Pace and Roberts started by releasing a flurry of singles onto the internet, and shooting their own videos. By 2020, they had developed a catalog that they shopped around in hopes of landing a record deal, eventually inking one with Negative Gain Productions. They say they ultimately picked the Chicago-based label because of its notoriety in the industrial music genre, but also because it gave them artistic freedom. “I think that Negative Gain is perfect for … having that security of having a record label behind us, without having them dictating what we’re supposed to be doing and what they want us to do,” Pace says.

The duo wound up recording a handful more songs for the project to make the final record sound cohesive. “It came together pretty quickly,” Pace says. “It feels like it was a long time, but it wasn’t very long at all, like six months, maybe, of actually putting it together.”

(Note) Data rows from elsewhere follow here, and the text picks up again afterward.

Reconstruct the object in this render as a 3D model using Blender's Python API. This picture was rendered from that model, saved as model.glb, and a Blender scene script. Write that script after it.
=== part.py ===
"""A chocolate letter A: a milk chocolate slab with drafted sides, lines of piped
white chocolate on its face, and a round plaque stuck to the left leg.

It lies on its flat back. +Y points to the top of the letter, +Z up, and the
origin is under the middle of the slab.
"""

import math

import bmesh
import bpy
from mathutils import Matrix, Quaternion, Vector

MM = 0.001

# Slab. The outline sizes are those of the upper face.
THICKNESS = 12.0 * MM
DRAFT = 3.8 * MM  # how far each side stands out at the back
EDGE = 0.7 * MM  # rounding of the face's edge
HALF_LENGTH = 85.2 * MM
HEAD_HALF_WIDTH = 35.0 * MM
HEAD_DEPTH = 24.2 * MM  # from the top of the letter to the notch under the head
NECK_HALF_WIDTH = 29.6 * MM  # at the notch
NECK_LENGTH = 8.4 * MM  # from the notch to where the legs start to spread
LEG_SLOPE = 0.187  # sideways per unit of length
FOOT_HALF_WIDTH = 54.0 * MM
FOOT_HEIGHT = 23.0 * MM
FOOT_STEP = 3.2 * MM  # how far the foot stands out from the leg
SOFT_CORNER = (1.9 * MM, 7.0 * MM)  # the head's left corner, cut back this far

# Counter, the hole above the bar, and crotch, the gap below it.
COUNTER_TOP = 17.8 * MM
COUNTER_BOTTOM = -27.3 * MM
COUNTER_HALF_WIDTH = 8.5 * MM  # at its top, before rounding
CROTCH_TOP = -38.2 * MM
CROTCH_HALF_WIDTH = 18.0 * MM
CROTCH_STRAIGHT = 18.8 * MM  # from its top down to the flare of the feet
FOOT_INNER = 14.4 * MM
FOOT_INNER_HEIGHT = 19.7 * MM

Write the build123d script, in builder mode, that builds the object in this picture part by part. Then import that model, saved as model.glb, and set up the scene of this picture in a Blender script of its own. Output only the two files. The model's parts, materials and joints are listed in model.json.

Highlights include tracks like “I’m Begging You,” which sees Pace pleading over an icy electronic track. “Underestimated” is a pump-up song with a dark mantra: “Thought you should know, I will tear you apart,” Pace vows.

On this tour, the band is just Pace on vocals and Roberts on keys, but the band sometimes plays with a live drummer, too. In the meantime, Pace and Roberts are also working on a new album set for release next year. “We’ve already got like five or six songs demoed down and ready to go,” Roberts says. “So when we get back to his tour, we can hit the studio again and put out some more stuff.”

Pace says she’s enjoying the journey — Small’s Bar is where they performed for the first time, so she considers it her home base.

“I’ve been wanting to tour forever,” she says. “I knew that music was what I was going to do since I was very young, and this is all I had been dreaming about — being signed to a record label, releasing an album, going on tour, playing in all these cities, and meeting so many people that actually enjoy what I’m creating. I’m so excited, but it’s definitely a big feat to tackle.”

Josie Pace performs with Aesthetic Perfection and genCab on Friday, Oct. 21 at Small’s Bar; 10339 Conant St., Hamtramck; 313-873-1117; smallsbardetroit.com. Doors open at 8 p.m. Tickets are $23 advance, $28 day of show.